ERCC normalization within DESeq2

0

Entering edit mode

12 months ago

Assa Yeroslaviz ★ 1.8k

Hi,

I would like to make sure I understand how to do it, if I have a data set with ERCC spike-ins in bulk-RNASeq

After integrating the ERCC sequences into the genome (both fastA and gtf) in question, I can just map the fastq files as always. I can then quantify the resulted bam files using e.g. featureCounts to get my raw count table.

To get the size.factors for the ERCCs, Do I need to sub-set the count table to only the ERCC "genes" and than calculate them alone?

Or can I use the

dds <- estimateSizeFactors(dds, controlGenes= <names or numeric index of my ERCC features> )
dds <- DESeq(dds, ...)

thanks

normalization ERCC size.factors DESeq2 • 634 views

ADD COMMENT • link updated 12 months ago by ATpoint 82k • written 12 months ago by Assa Yeroslaviz ★ 1.8k

score 3 · Accepted Answer · 2023-05-02

3

Entering edit mode

12 months ago

Carlo Yague 8.7k

Both methods should lead to the same results, but estimateSizeFactors(dds, controlGenes=... ) is arguably more convenient.

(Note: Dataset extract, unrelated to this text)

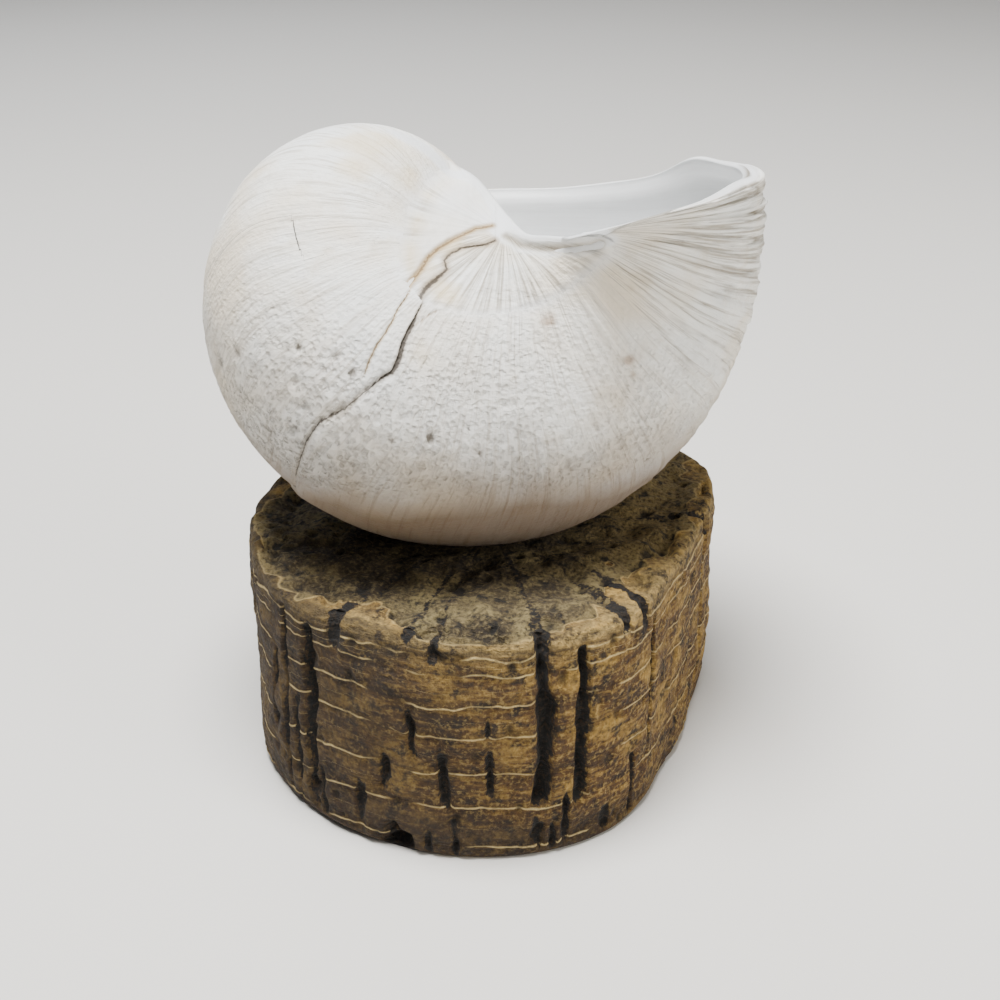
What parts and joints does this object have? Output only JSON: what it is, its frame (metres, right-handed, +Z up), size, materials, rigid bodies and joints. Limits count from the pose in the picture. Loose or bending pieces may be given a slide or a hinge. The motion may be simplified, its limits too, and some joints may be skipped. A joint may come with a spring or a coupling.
{
  "type": "moon snail shell on a cork stand",
  "caption": "Weathered white moon snail shell lying mouth up, resting on a low rounded block of natural cork that serves as its stand.",
  "frame": {"origin": "middle of the bounding box's bottom, on the surface that the cork stands on", "axes": "+Z up; -Y towards the side from which the shell's base and the growth lines show, +X towards the tip of the lip"},
  "size_m": [0.1116, 0.1114, 0.1292],
  "materials": {
    "weathered_shell": "chalky matt, smoother on the lip and inside",
    "weathered_cork": "dry, rough and weathered"
  },
  "bodies": {
    "root": {"moon_snail_shell": "weathered_shell", "cork_stand": "weathered_cork"}
  },
  "joints": []
}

ADD COMMENT • link 12 months ago by Carlo Yague 8.7k

2

Entering edit mode

It's the same, see https://github.com/mikelove/DESeq2/blob/devel/R/core.R#L559-L577

controlGenes internally subsets the dds object to the controls and derives the size factors from that. Random note: You can do that in edgeR as well, so calculating the TMM factors with any subset of genes and then putting them back to the main DGEList, just that you have to do it manually whereas DESeq2 has this convenience argument controlGenes.

ADD REPLY • link 12 months ago by ATpoint 82k